To get prepared for our Track 1 Matching session on September 17, we held small orientation sessions this past weekend. If you would like to join, apply here!

One of the refugees wanted to know if TNKR is a Christian organization. We explained that we are a non-religious, non-political organization. She wasn’t satisfied by our explanations about why we are helping NK refugees, then she explained why she was baffled:

I have seen people volunteer in South Korea, but most people volunteer just once. I don’t understand why people at TNKR volunteer long-term, with such a strong commitment to refugees.

She is not the first refugee to ask that. We had another say that she sees people get interested about NK after there is a big story in the news, but not long-term commitments.

Another refugee joining us discussed her troubles with refugee organizations. She said she was treated so badly at one of the organizations that she avoided refugee support organizations. Desperate to learn English but not wealthy enough to pay for private tutoring and at basic of a level to keep up in group classes, she began searching for a cheaper way to learn English. Then she was referred to TNKR(yes, by a refugee support organization, that’s just how desperate she was). She was skeptical about us at first. But then she kept seeing the photos of everyone, including refugees, smiling. Then finally she contacted us. Then being at our humble office, she realized that we were different from others.

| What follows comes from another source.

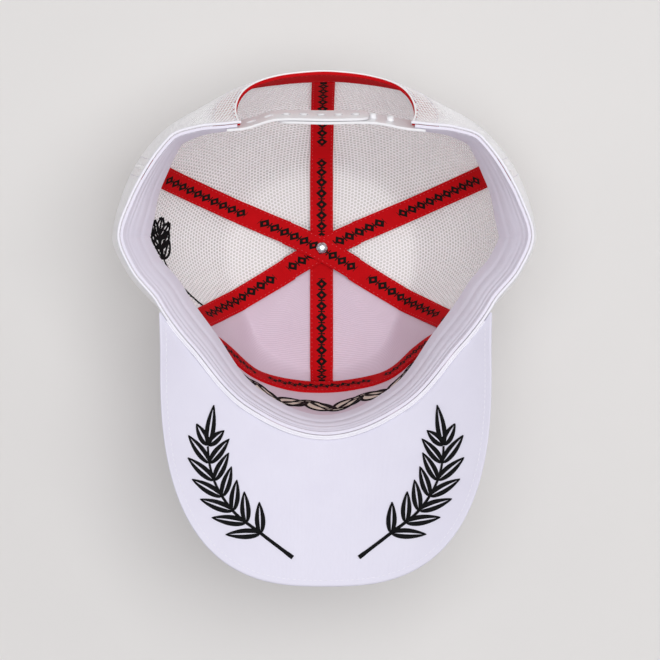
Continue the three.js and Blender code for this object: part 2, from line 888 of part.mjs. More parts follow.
addPiece('front_panel', frontPanel(), fabric(colours.cloth));
addPair('top_panel', topPanel(), colours.cloth);
addPair('side_mesh', sideMesh(), colours.net);
addPair('back_mesh', backMesh(), colours.net);
addPiece('brim', brimPiece(), fabric(colours.cloth));
addPiece('sweatband', bandPiece(), fabric(colours.sweatband));
addPiece('tape_centre', crossingTape({
  from: 0,
  fromRing: centreTapeStart,
  to: 180,
  toRing: centreTapeEnd,
  level: 0,
}), fabric(colours.tape));
addPiece('tape_front_left', crossingTape({
  from: -frontSeam,
  fromRing: rimTapeRing(frontSeam),
  to: rearSeam,
  toRing: rimTapeRing(rearSeam),
  level: 1,
}), fabric(colours.tape));
addPiece('tape_front_right', crossingTape({
  from: frontSeam,
  fromRing: rimTapeRing(frontSeam),
  to: -rearSeam,
  toRing: rimTapeRing(rearSeam),
  level: 2,
}), fabric(colours.tape));
addPiece('tape_front_arch', frontSeamTape(), fabric(colours.tape));
addPiece('arch_binding', archBinding(), fabric(colours.tape));
addPiece('strap_with_holes', strapWithHoles(), plastic(colours.strap));
addPiece('strap_with_pegs', strapWithPegs(), plastic(colours.strap));
addPiece('rivet', rivetPiece(), metal(colours.metal));
addPiece('top_button', buttonPiece(), fabric(colours.cloth));
addPiece('laurel_left', laurelSprig(), fabric(colours.thread));
addPiece('laurel_right', mirrored(laurelSprig()), fabric(colours.thread));

// The origin is at the centre of the hat's floor plan, on the floor
const box = new THREE.Box3().setFromObject(hat);
hat.position.set(-(box.min.x + box.max.x) / 2, -(box.min.y + box.max.y) / 2, -box.min.z);

export default hat;
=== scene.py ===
import math

import bmesh
import bpy
import numpy as np
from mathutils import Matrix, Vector
from mathutils.geometry import delaunay_2d_cdt


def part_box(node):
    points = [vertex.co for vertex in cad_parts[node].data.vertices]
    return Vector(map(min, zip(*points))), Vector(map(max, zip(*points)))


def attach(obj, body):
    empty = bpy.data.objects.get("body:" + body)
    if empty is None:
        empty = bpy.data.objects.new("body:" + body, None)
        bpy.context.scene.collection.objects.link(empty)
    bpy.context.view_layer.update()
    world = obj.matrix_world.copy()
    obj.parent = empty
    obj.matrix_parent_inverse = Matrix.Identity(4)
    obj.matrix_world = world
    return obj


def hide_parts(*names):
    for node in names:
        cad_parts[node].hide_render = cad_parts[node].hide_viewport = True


# Trucker hat lying on its crown, brim forward along -Y. Sizes are in millimetres, angles in degrees.

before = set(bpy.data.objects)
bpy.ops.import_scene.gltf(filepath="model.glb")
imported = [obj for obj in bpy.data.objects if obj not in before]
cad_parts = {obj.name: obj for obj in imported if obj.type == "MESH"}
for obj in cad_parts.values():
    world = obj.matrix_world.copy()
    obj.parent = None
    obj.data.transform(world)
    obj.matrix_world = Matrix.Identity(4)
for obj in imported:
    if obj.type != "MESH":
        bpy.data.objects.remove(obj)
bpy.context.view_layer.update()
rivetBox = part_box("rivet")
hatShift = np.array([0, (rivetBox[0].y + rivetBox[1].y) * 500, 0])  # the rivet is at the hat's own origin
print("frame loaded")


# Camera

view = {
    "lens": 149.7,
    "place": (-0.0294, -0.0031, 1.515),
    "target": (0.0047, -0.0031, 0),
}

lens = bpy.data.cameras.new("camera")
lens.lens = view["lens"]
lens.sensor_width = 36
lens.clip_end = 20
camera = bpy.data.objects.new("camera", lens)
camera.location = view["place"]
across = view["target"][0] - view["place"][0]
camera.rotation_euler = (0, -math.atan2(across, view["place"][2]), 0)
bpy.context.scene.collection.objects.link(camera)
bpy.context.scene.camera = camera


# Shape of the crown, the same as in the frame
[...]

Another refugee told us recently that a refugee support organization that was helpful probed about her so much that she finally stop getting assistance from them. Then she found TNKR and it changed her world.

I am always concerned about our reputation among refugees. Some things have been misunderstood. For example, we had another refugee who told us recently that he avoided TNKR because he thought he had to talk about North Korea and show his face to the world. But he kept looking at our posts, seeing that sometimes people had their faces covered by brochures, and sometimes they showed them. So he asked other refugees, and they said that TNKR doesn’t force any refugees to do anything. Then he studied us more, then finally decided to contact us. Then when he came to our office, we were careful about not showing the faces of refugees who were hesitant at all.

We have had some refugees come in who initially hid their faces, but after they began to trust us, opened up to us and the tutors. We have had some funny situations in which refugees said they were okay with unmasking themselves, but that we resisted until we were sure they meant it.

And then there are the funny comments! One refugee joining us said she wants to live in the USA. She stopped believing the North Korean propaganda about the USA. “Isn’t America your enemy” I asked? She responded: “That’s the regime’s enemy, not my enemy.”

Another one who just joined is worried that the tutors will be bored teaching her because she is at such a low level. We insisted that some of the tutors love such students because the tutors can really feel they are making a difference.

This  refugee is a special case for us! She joined us in 2014 just three weeks after she got out of hanawon (our waiting list was much shorter then). At that time, she was an ABC level speaker, she refused to be photographed as being connected with our humble project.

But now… she teases me! She laughs when I say it is time to take a photo. I used to hide her face in photos, but she said one day that she was fine with us taking her photo, then insisted on it one day. It is great because she will come to us sometimes to also review her study materials.

Here’s another newcomer! She said many funny things. But also she was really nervous  about speaking English. She has been on TV so she insisted that she is perfectly fine with photos.

They were having their first class today! Courtney has been in our program for several months. We had a discussion before her class, her comments inspired me to update one part of our program. This student prepares study materials for her classes, so it is really like a study partners rather than teacher-student pair.


We need tutors! We had a session yesterday, but we have a waiting list of 70 so we will hold another orientation on September 10, then the Matching session on the 17th.

Janice Kim (TNKR Academic Adviser) and Oliver Brown (Assistant Manager of Track 1) took more of a lead in this  orientation session. Track 1 Manager Dave Fry is on the Injured Reserve now, but he will be back soon. From October, I expect them to be wondering what my role is in TNKR. 🙂

A TNKR volunteer dropped by the office today. Dong Yeon will be a translator at our upcoming Volunteer Workshop.